Dugo Ng Vampira’s hand-scribed credits flash over an opening that’s vintage Universal horror: the town’s landed gentleman and unrepentant vampire Angustia (Charlie Davao) has just feasted on a young female victim (Bella Flores) and is now pursued by an angry mob of torch-carrying villagers. Cornered in the grounds of his villa, Angustia is staked through the heart with a sharpened cross and left to die alone in agony. With the sound of a howling wolf in the distance, he is tended to by his distraught sweetheart (Myrna Delgado), who removes the cross and buries him underneath it. Being mortal, she is also carrying the vampire’s children – twins, one good and one inherently evil – and after her mother is thrown down her stairs by an unseen force (linked to the cobra curled around the vampire’s grave marker!), she leaves one of the babies, flees the village with the other child, and heads in a trance directly for the sanctuary of Angustia’s villa.

Hasta La Vampira!
A decade passes, and the mother grows suspicious of her remaining child’s true nature. She catches the girl Lucinda (Gina Alajar) in a cave talking to a cobra and bat – and the bat, a bizarre sock puppet contraption with wings, is talking back! The girl plumps up quickly into a brazen teenaged hussy (Gina Pareno), unaware of the existence of her twin sister Rosario (also Pareno, without the excessively vampish makeup, puffy hair and go-go boots). Meanwhile the mouldered corpse of their father rises out of the soil, transforms into his suave former self, then disappears in a flapping of bat wings and reappears at the villa along with his last victim, unlocked from her cobra shell. Angustia and his new bride are keen to teach Lucinda the finer points of her vampiric legacy (“We need blood,” they hiss, “HUMAN blood…”), and take her for a flying visit around the craggy countryside looking for victims. It’s here the film’s rudimentary special effects – dissolves, jump cuts, miniatures for the Villa exterior – take a quantum leap: Lucinda complains of being tired, and suddenly the cabal split into two mid-air in typical Manananggal fashion, their fanged top halves continuing to soar while the bodies gently land. A simple optical effect, and positively prehistoric by today’s standards, but crudely and eerily effective.
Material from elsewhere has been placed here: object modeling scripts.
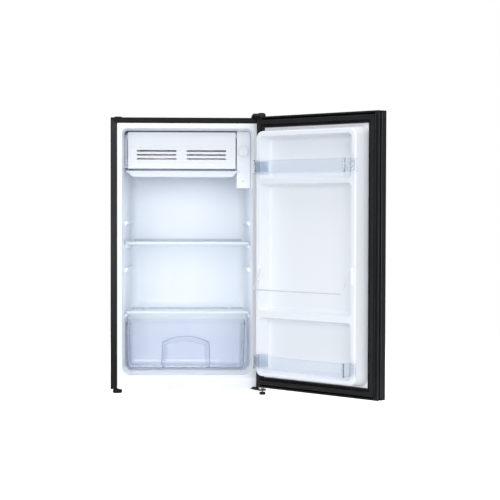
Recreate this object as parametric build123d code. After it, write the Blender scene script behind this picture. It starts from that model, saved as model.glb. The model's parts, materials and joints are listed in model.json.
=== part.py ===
from build123d import *
from math import cos, radians, sin, tan
import os

# Compact single-door refrigerator.  Millimetres, +Z up, front towards -Y.
# The origin is on the floor, at the centre of the cabinet's footprint.
# The door is drawn open on its stop; the other moving pieces are drawn closed.

# ---- cabinet -------------------------------------------------------------
HALF_W = 236.0            # half the width of cabinet and door
FRONT_Y = -200.0          # front plane of the cabinet
BACK_Y = 186.0            # rear face of the back panel
SHELL_LOW = 14.0          # lower edge of the side sheets
TOP_Z = 850.0             # top sheet
SHEET = 1.0               # steel sheet
HEM_W = 20.5              # width of the shell's front return at the sides
HEM_TOP_Z = 832.5         # lower edge of the return at the top
BASE_Z = 16.0             # underside of the base plate
BASE_T = 1.5
RAIL_TOP_Z = 47.5         # top of the white rail under the liner

# ---- liner cavity ----------------------------------------------------------
OPEN_W = 200.5            # half width of the opening
OPEN_LOW = 57.0
OPEN_TOP = 816.5
DRAFT = 2.5               # degrees, all four walls
LINER_T = 1.6
CAVITY_BACK_Y = 140.0
HUMP_Y = 24.0             # front of the step over the compressor bay
HUMP_Z = 240.0            # top of that step
BAY_Y = 57.0              # front of the compressor bay
BAY_TOP = 206.0

# ---- shelves, drawer, freezer box --------------------------------------------
SHELF_Z = 459.0           # underside of the middle shelf's glass
COVER_Z = 242.0           # underside of the crisper cover's glass
GLASS_T = 4.0
FIT_FRONT_Y = -122.0      # front of the fittings, behind the door's own shelves
SPARE_LEVELS = (384.0, 530.0)
LEDGE_W = 8.0

FLAP_X0, FLAP_X1 = -186.0, 150.0
FLAP_Z0, FLAP_Z1 = 695.0, 809.0
SLOT_Z, SLOT_PITCH = 750.5, 12.4
FLAP_AXIS_Y, FLAP_AXIS_Z = -117.5, 800.0
TRAY_Z0, TRAY_Z1 = 670.0, 688.5
KNOB_X, KNOB_Z = 173.8, 749.0
HOUSING_X0, HOUSING_Z0 = 153.5, 635.0

EVAP = (-178.0, 143.0, -104.0, 108.0, 700.0, 797.0)    # freezer box: x, y and z limits
DRAWER_X0, DRAWER_X1 = -192.0, 182.0
DRAWER_REAR_Y = 12.0
DRAWER_LOW, DRAWER_TOP = 68.4, 214.0
WALL = 2.4                # clear mouldings

# ---- door, as closed ---------------------------------------------------------
DOOR_OPEN = 135.0         # degrees, against the hinge stop
PIN_X = 226.0
PIN_Y = -222.0
DOOR_IN_Y = -212.0        # inner face of the door panel
DOOR_T = 35.0
DOOR_LOW, DOOR_TOP = 22.0, 852.0
CAP_T = 5.0
FREE_CORNER_R, HINGE_CORNER_R = 2.2, 6.0    # front corners of the door, in plan
SEAL_T = 11.4
SEAL_IN, SEAL_OUT = 202.0, 226.0
SEAL_LOW, SEAL_TOP = 56.0, 817.0
DYKE_H = 52.0             # the liner's raised wall above the inner face
DYKE_TOP_A, DYKE_FOOT_A = 192.5, 199.0
BAR_H = 40.0
BAR_REACH = 83.0          # front of the bars above the inner face
BAR_A = 175.5
TOP_BAR_Z, LOW_BAR_Z = 675.5, 91.0
BAIL_A, BAIL_W, BAIL_Z = 171.0, 52.0, 390.0

RECESSES = ((659.0, 789.0), (263.0, 646.5), (78.0, 244.0))    # low and high edge of each, at the crest

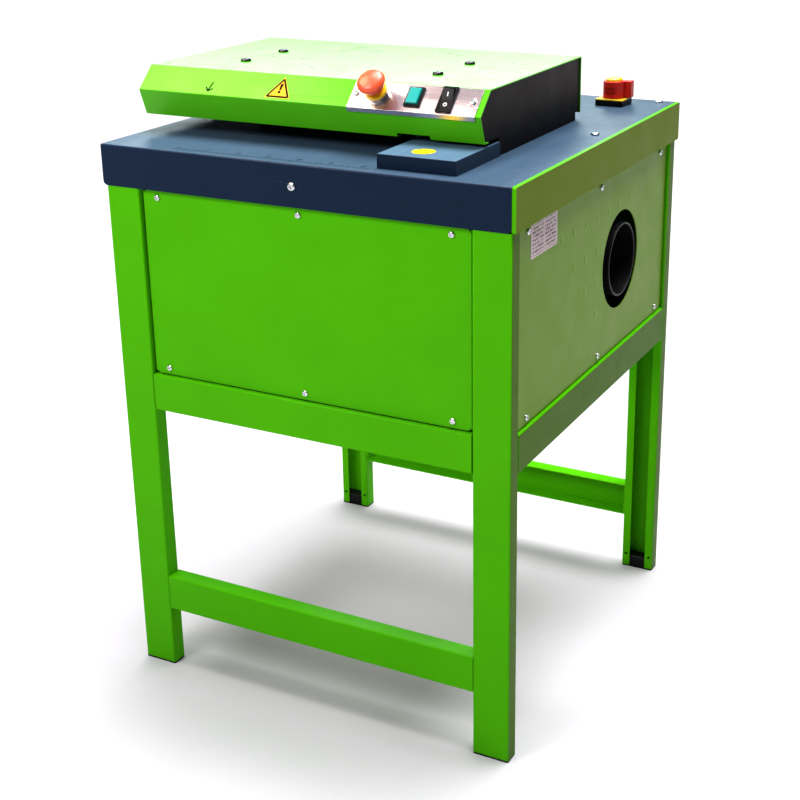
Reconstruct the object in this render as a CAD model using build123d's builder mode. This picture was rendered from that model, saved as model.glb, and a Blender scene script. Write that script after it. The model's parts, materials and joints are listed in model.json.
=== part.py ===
from build123d import *
import os
from math import hypot

os.makedirs("parts", exist_ok=True)

# Cardboard perforating machine on a sheet-metal stand.
# Millimetres. X runs to the machine's right, Y to its rear, Z up.
# The origin is on the floor, in the middle of the footprint.

# ---------------------------------------------------------------- driving dimensions
WIDTH = 640.0  # over the legs, left to right
DEPTH = 650.0  # over the legs, front to rear
TABLE_Z = 840.0  # working surface above the floor
SHEET = 2.0  # frame and table sheet
HOOD_SHEET = 2.0
THIN = 1.5  # panel sheet
BEND = 3.0  # outside bend radius

LEG_WEB = 56.0
LEG_FLANGE = 26.0
LEG_LIP = 14.0
FOOT = 2.5  # thickness of the foot cap under the leg
PLUG = 18.0  # height of the foot cap's plug inside the leg
APRON = 60.0  # depth of the table's front apron and of the side rails
RAIL = 57.0  # height of stretchers and middle rails
STRETCHER_Z = 100.5  # underside of the lower stretchers
MIDDLE_Z = 440.0  # underside of the middle rails
RAIL_GAP = 1.3  # joint line between a rail and a leg
OVERHANG = 5.0  # the table reaches this far past the legs, left and right

FRONT_RECESS = 7.0  # front and rear panels lie this far behind the legs' faces
SIDE_RECESS = 5.0  # side panels
PANEL_GAP = 4.0
PANEL_CORNER = 8.0

# Head: the hood's section, as (y, z) of its outer bends
HOOD_LEFT, HOOD_RIGHT = -325.0, 231.0
HOOD_TOP = 935.0
HOOD_FRONT_Y = -197.0  # top front bend
NOSE_Y, NOSE_Z = -230.0, 903.0
LIP_Y, LIP_Z = -216.0, 865.0
HOOD_REAR_Y = 127.0
HOOD_REAR_Z = 850.0

# Cutters
LOWER_Z = 816.0  # lower shaft axis
UPPER_Z = 872.0  # upper shaft axis
SHAFT_R = 15.0
HUB_R = 20.0
DISC_R = 30.0
DISC_T = 4.0
DISCS = 24
DISC_PITCH = 12.0
THROAT_LEFT, THROAT_RIGHT = -182.0, 118.0  # between the head's side plates
SIDE_PLATE = 8.0
BEARING_R = 21.0
RUNNING = 0.05  # radial running clearance

# Dust port on the right side
PORT_Y, PORT_Z = 92.0, 637.0
PORT_HOLE_R = 76.0
PIPE_R = 57.5
PIPE_WALL = 4.0

LEG_X = (WIDTH - LEG_WEB) / 2
LEG_Y = (DEPTH - LEG_FLANGE) / 2
RAIL_TOP_Z = TABLE_Z - APRON
FACET = hypot(HOOD_FRONT_Y - NOSE_Y, HOOD_TOP - NOSE_Z)


def save(piece, name):
    piece.part.label = name
    export_step(piece.part, f"parts/{name}.step")


def facet(x, along, lift=0.0):
    """Plane on the hood's slanted front facet: x across, along from the top bend to the nose.

    Its Z leaves the sheet; its Y points up the slope.
    """
    slope = ((HOOD_FRONT_Y - NOSE_Y) / FACET, (HOOD_TOP - NOSE_Z) / FACET)
    out = (-slope[1], slope[0])
    y = HOOD_FRONT_Y - slope[0] * along + out[0] * lift
    z = HOOD_TOP - slope[1] * along + out[1] * lift
    return Plane(origin=(x, y, z), x_dir=(1, 0, 0), z_dir=(0, out[0], out[1]))


# ---------------------------------------------------------------- stand
def leg(name, x, y):
    """Lipped channel, its web outward and its slot towards the middle of the stand."""
    inward = -1 if y > 0 else 1
    inside_web = LEG_WEB - 2 * SHEET
    slot = LEG_WEB - 2 * LEG_LIP
    lip_y = y + inward * (LEG_FLANGE / 2 - SHEET / 2)
    hole_r, hole_z = 2.5, 24.0
    with BuildPart() as part:
        with BuildSketch(Plane.XY.offset(FOOT)):
            with Locations((x, y)):
                RectangleRounded(LEG_WEB, LEG_FLANGE, BEND)
                Rectangle(inside_web, LEG_FLANGE - 2 * SHEET, mode=Mode.SUBTRACT)
            with Locations((x, lip_y)):
                Rectangle(slot, 2 * SHEET, mode=Mode.SUBTRACT)
        extrude(amount=RAIL_TOP_Z - FOOT)
        with BuildSketch(Plane.XZ.offset(-lip_y)):
            with Locations((x - (slot + LEG_LIP) / 2, hole_z), (x + (slot + LEG_LIP) / 2, hole_z)):
                Circle(hole_r)
        extrude(amount=SHEET, both=True, mode=Mode.SUBTRACT)
    save(part, name)


CORNERS = {
    "front_left": (-LEG_X, -LEG_Y),
    "front_right": (LEG_X, -LEG_Y),
    "rear_left": (-LEG_X, LEG_Y),
    "rear_right": (LEG_X, LEG_Y),
}
for corner, (corner_x, corner_y) in CORNERS.items():
    leg(f"leg_{corner}", corner_x, corner_y)

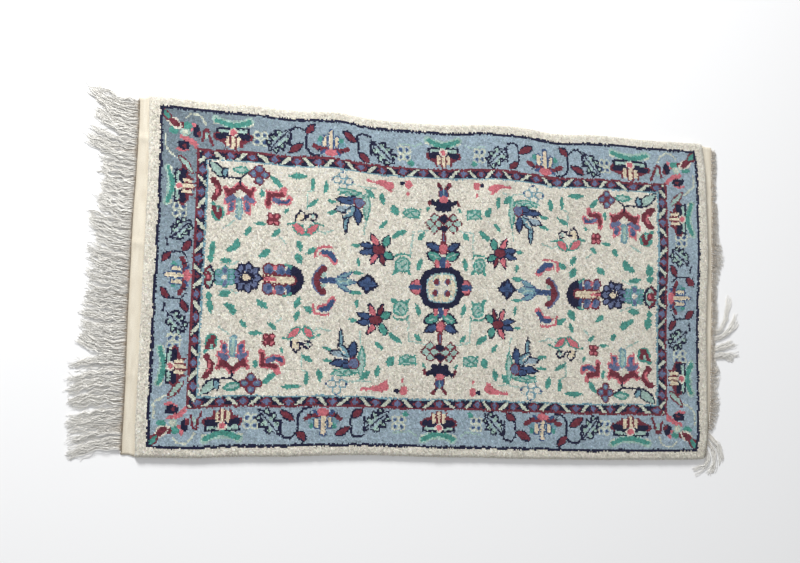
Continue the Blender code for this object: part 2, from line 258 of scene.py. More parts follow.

Lucinda takes a flying split
Naturally the plaited, seminary-going Rosario is mistaken for her bloodsucking sister, and her beloved Victor (Edgar Salcedo) becomes fiercely protective of her; once the angry villagers notice she is not scared of a crucifix but the “other” Rosario is, the hunt is on for a neighbourhood vampire. (Theirs’ is only a small provincial village, so how could they miss a mother and child camped in their most notorious resident’s former hacienda? And here’s another plot hole so large you could part a hearse in it: why didn’t Angustia turn to ash at the film’s beginning? Now back to the movie proper…) Victor’s deceitful, treacherous lothario brother Rufo (Tito Galla) arrives from the city and he too has eyes for Rosario; Rufo’s plan is to trap her in his house until she falls in love with him, but then the equally duplicitous Lucinda, posing as Rosario, seduces him over to the Other Side. The scenario now brother against brother, mother against child, as both families fight to save what Goodness is left within them.

The Last Temptation of Rufo
More pronounced than ever is the presence of Evil – in this instance, vampirism - as a dramatic rip in the fabric of everyday, God-fearing, family-bound normalcy. The film’s core rests upon a triumvirate of dualistic relationships, one representing Good, or at the very least temporarily lost and potentially salvageable, and the other Evil: unwed mother and vampire Angustia, daughters Rosaria (Rosary, perhaps?) and Lucinda (Lucifer?) and brothers-at-war Victor and Rufo. The protracted finale sees not only Victor cornered and forced to kill his sibling (in a neat twist, with a conch shell!), but the mother to sacrifice her Bad Seed – by this moment, Angustia has already impaled his jealous vampire bride on the iron rod sticking out of his chest. “Why didn’t you call God?” demands the mother, as Lucinda writhes under the shadow of a makeshift cross. “Hope you rest in peace,” she says quietly, as Lucinda turns to ashes and is blown away by the wind. In Dugo’s intensely moral, necessarily komik page black-and-white universe, Evil is ultimately vanquished and the wayward are brought back to God’s bosom, but at a heavy price.

Vampire death by conch shell. A first?
At times you’d be forgiven for thinking Dugo… is a Bollywood remake of a Mexican vampire film: melodramatic, a fusion of Asian and Hispanic family-centricity, tarnished and years-weary, and entertaining in an arched, eccentric way. In its favour it’s not nearly as cloying and sentimental as it could be, there are no musical numbers to spoil the atmosphere, and the regulation comic relief from a mugging German Moreno – effeminate leader of a group of tourists stranded overnight at Angustia’s villa - is kept to a minimum, as is the teen soap angle (if Vilma Santos or Nora Aunor were the lead, God help us...). OK, so comparisons are mean, and so what if Dugo Ng Vampira is no Curse Of The Vampires? Sometimes it’s good to turn a blind eye to the Ugly Duckling’s smarter and prettier classmates and welcome them home as a lost child, sorely missed and never to be forgotten. 

 
 
 
 
 
 
 
 
 
 
 
 
 
 
 
 
 
 
 
 
 

2 comments:

Unknown said...

When i can watch this film Dugo ng Bampira in YouTube ????

Nel said...

Sana may restoration nung film neto. Naabutan ko to nirereplay dati sa RPN ata un tuwing noon time.